Does your rental real estate income qualify for Section 199A safe harbor treatment?

Jul 14, 2020

If you have a rental property, you want to make sure your rental income qualifies for Section 199A. In early 2020, the IRS released Revenue Procedure (“Rev. Proc”) 2019-38. This grants safe harbor for rental real estate, so it qualifies as trade or business. Now real estate businesses can be eligible for the Section 199A deduction.

Pre-requisites For Section 199A

In order to qualify, you must meet several pre-requisites.

  • meeting the definition of a rental real estate enterprise
  • performing a minimum number of rental services hours
  • keeping specific records

The IRS’s definition of a rental real-estate enterprise is an interest in real property held for the production of rents and may consist of an interest in a single property or interests in multiple properties.

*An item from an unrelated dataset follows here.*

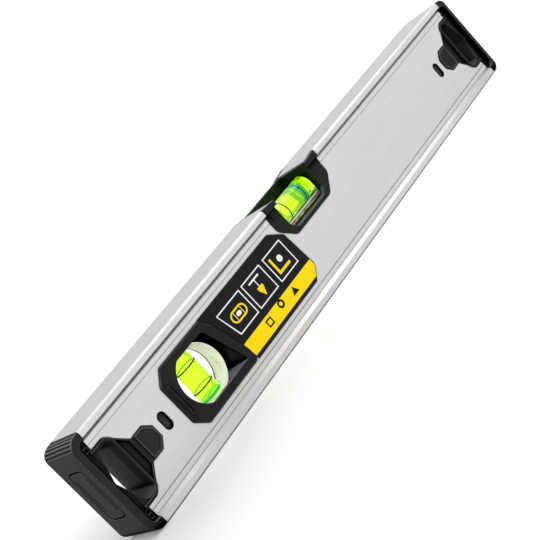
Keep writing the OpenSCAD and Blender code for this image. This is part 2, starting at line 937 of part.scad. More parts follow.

250 hours or more of rental services must be done each year for rental real estate enterprises that have not been in existence for four years. For all rental real estate enterprises that have been in existence for four years or more the same rules apply when those four years have included any three of the five consecutive taxable years ending with the taxable year. Furthermore, taxpayers must keep extensive documentation in records and books for each rental real estate enterprise. Specifically, this includes the following information:

  • detailed written record of hours
  • descriptions
  • dates
  • all rental services that were done throughout the existence of the property

Additionally, you must attach a statement to a return stating reliance on the safe harbor taxable year.

Mixed Use Properties

Without a doubt, one of the more significant and impactful changes from the previous provision (Notice 2019-07) is the treatment of mixed-use properties. The definition for mixed-use property is a single building that combines residential and commercial space. Interest in one such property can be treated the same as a single rental real estate enterprise. Or it may be split into separate residential and commercial interests. If treated in this way, it cannot be part of the same property as other residential, commercial, or mixed-use property.

Certain types of real estate do not qualify for this safe harbor. For example real estate that is used as a personal residence, rented under a triple net lease, or rented to a trade or business conducted by the taxpayer do not qualify.

This provision applies to taxable years ending after December 31, 2017.

In conclusion due care and planning will be needed prior to attempting to take this deduction related to rental real estate income.